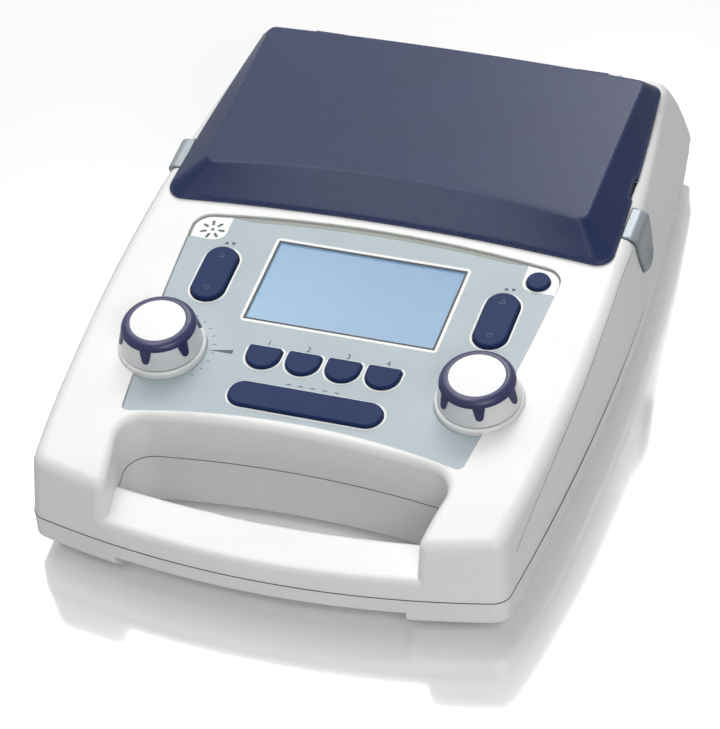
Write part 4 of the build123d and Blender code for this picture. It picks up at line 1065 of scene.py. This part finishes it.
recesses = marks_mesh(
    "screw_recesses", [(side * x, y) for x, y in screw_places for side in (-1, 1)], recess_arm, recess_arm,
    recess_width, seam_shadow, Matrix.Identity(4), screw_head_z + recess_rise[1], screw_head_z + recess_rise[0],
)
add_piece("screw_recesses", recesses, seam_shadow, "case")
add_piece("cable_pad", panel_plate("cable_pad", cable_pad, *cable_pad_w), soft_rubber, "case")
foot_rings = [
    [Vector((a, b, foot_ring_thick)) * mm for a, b in arc(side * x, y, radius, 0, 360, foot_ring_steps)]
    for x, y in foot_places for side in (-1, 1) for radius in foot_ring_radii
]
add_lines("foot_rings", foot_rings, foot_ring_thick, black_plastic)


# Coloured rings round the sockets in the tray

socket_wall = panel_place @ Matrix.Translation((0, socket_wall_v * mm, 0)) @ Matrix.Rotation(math.radians(90), 4, "X")
for number, (u, finish) in enumerate(zip(socket_u, (ring_red, ring_blue, ring_grey, ring_black)), 1):
    loops = [arc(u, socket_w, radius, 0, socket_ring_end, round_steps) for radius in socket_ring]
    mesh = flat_shape(f"socket_ring_{number}", loops, *socket_ring_rise, socket_wall)
    add_piece(f"socket_ring_{number}", mesh, finish, "case")


# Camera, light and floor

def add_camera():
    """The camera at the photograph's angle."""
    data = bpy.data.cameras.new("camera")
    data.sensor_width = 36.0
    data.lens = 187.46
    data.clip_start = 0.05
    camera = bpy.data.objects.new("camera", data)
    right = Vector((0.94386, 0.32398, -0.06452))
    up = Vector((-0.16349, 0.62784, 0.76097))
    forward = Vector((-0.28705, 0.70771, -0.64556))
    place = Vector((0.53287, -1.35023, 1.22662))
    camera.matrix_world = Matrix((
        (right.x, up.x, -forward.x, place.x),
        (right.y, up.y, -forward.y, place.y),
        (right.z, up.z, -forward.z, place.z),
        (0, 0, 0, 1),
    ))
    bpy.context.scene.collection.objects.link(camera)
    bpy.context.scene.camera = camera


def add_softbox(name, place, aim, width, height, power):
    """A large plain area light that faces a point."""
    data = bpy.data.lights.new(name, "AREA")
    data.shape = "RECTANGLE"
    data.size = width
    data.size_y = height
    data.energy = power
    lamp = bpy.data.objects.new(name, data)
    lamp.location = place
    lamp.rotation_euler = (Vector(aim) - Vector(place)).to_track_quat("-Z", "Y").to_euler()
    bpy.context.scene.collection.objects.link(lamp)


def add_world(strength):
    """Even studio light, and a white background."""
    world = bpy.data.worlds.new("studio")
    world.use_nodes = True
    tree = world.node_tree
    background = tree.nodes["Background"]
    path = add_node(tree, "ShaderNodeLightPath")
    seen = maths(tree, "MAXIMUM", path.outputs["Is Camera Ray"], path.outputs["Is Transmission Ray"])
    seen = maths(tree, "MAXIMUM", seen, path.outputs["Is Glossy Ray"])
    background.inputs["Color"].default_value = (1.0, 1.0, 1.0, 1.0)
    tree.links.new(ranged(tree, seen, 0.0, 1.0, strength, 1.0), background.inputs["Strength"])
    bpy.context.scene.world = world


def add_floor(lift):
    """Pale floor that stays near white, and keeps the shadow."""
    bm = bmesh.new()
    bmesh.ops.create_grid(bm, x_segments=8, y_segments=8, size=4.0)
    mesh = bpy.data.meshes.new("floor")
    bm.to_mesh(mesh)
    bm.free()
    floor = bpy.data.objects.new("floor", mesh)
    bpy.context.scene.collection.objects.link(floor)
    material, tree, shader = new_material("pale_floor")
    shader.inputs["Roughness"].default_value = 0.12
    shader.inputs["IOR"].default_value = 4.2
    shader.inputs["Emission Color"].default_value = (1.0, 1.0, 1.0, 1.0)
    path = add_node(tree, "ShaderNodeLightPath")
    seen = path.outputs["Is Camera Ray"]
    tree.links.new(maths(tree, "MULTIPLY", seen, lift), shader.inputs["Emission Strength"])
    pale = blended(tree, seen, (0.3, 0.3, 0.3, 1.0), (0.7, 0.7, 0.7, 1.0))
    tree.links.new(pale, shader.inputs["Base Color"])
    mesh.materials.append(material)


add_camera()
add_world(0.17)
add_softbox("key_softbox", (-0.6, 0.85, 1.4), (0.0, 0.0, 0.05), 1.4, 1.1, 9.8)
add_softbox("back_softbox", (-0.05, 1.35, 1.5), (0.0, 0.0, 0.05), 0.7, 0.6, 8.5)
add_softbox("overhead_softbox", (-0.35, 0.0, 1.5), (0.0, 0.0, 0.05), 0.9, 0.4, 7.0)
add_softbox("front_softbox", (0.75, -1.1, 1.05), (0.0, -0.1, 0.05), 0.9, 0.6, 8.8)
add_floor(0.12)
bpy.context.scene.view_settings.view_transform = "Standard"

--- --- ---

Set problem: Begin with the first line of the data above and, please, print each line exactly until you have printed the line containing "# Camera, light and floor"; print nothing else.

Solution for this exercise:
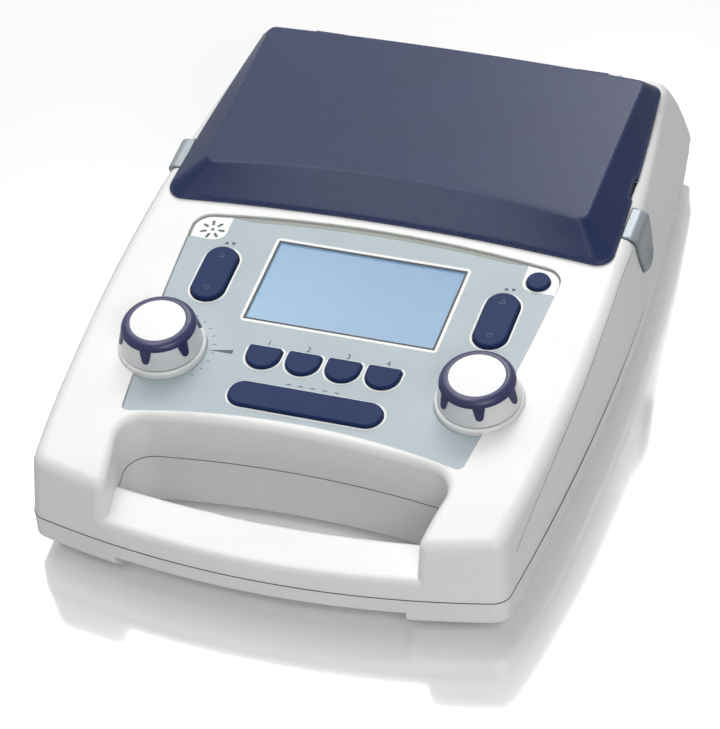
Write part 4 of the build123d and Blender code for this picture. It picks up at line 1065 of scene.py. This part finishes it.
recesses = marks_mesh(
    "screw_recesses", [(side * x, y) for x, y in screw_places for side in (-1, 1)], recess_arm, recess_arm,
    recess_width, seam_shadow, Matrix.Identity(4), screw_head_z + recess_rise[1], screw_head_z + recess_rise[0],
)
add_piece("screw_recesses", recesses, seam_shadow, "case")
add_piece("cable_pad", panel_plate("cable_pad", cable_pad, *cable_pad_w), soft_rubber, "case")
foot_rings = [
    [Vector((a, b, foot_ring_thick)) * mm for a, b in arc(side * x, y, radius, 0, 360, foot_ring_steps)]
    for x, y in foot_places for side in (-1, 1) for radius in foot_ring_radii
]
add_lines("foot_rings", foot_rings, foot_ring_thick, black_plastic)


# Coloured rings round the sockets in the tray

socket_wall = panel_place @ Matrix.Translation((0, socket_wall_v * mm, 0)) @ Matrix.Rotation(math.radians(90), 4, "X")
for number, (u, finish) in enumerate(zip(socket_u, (ring_red, ring_blue, ring_grey, ring_black)), 1):
    loops = [arc(u, socket_w, radius, 0, socket_ring_end, round_steps) for radius in socket_ring]
    mesh = flat_shape(f"socket_ring_{number}", loops, *socket_ring_rise, socket_wall)
    add_piece(f"socket_ring_{number}", mesh, finish, "case")


# Camera, light and floor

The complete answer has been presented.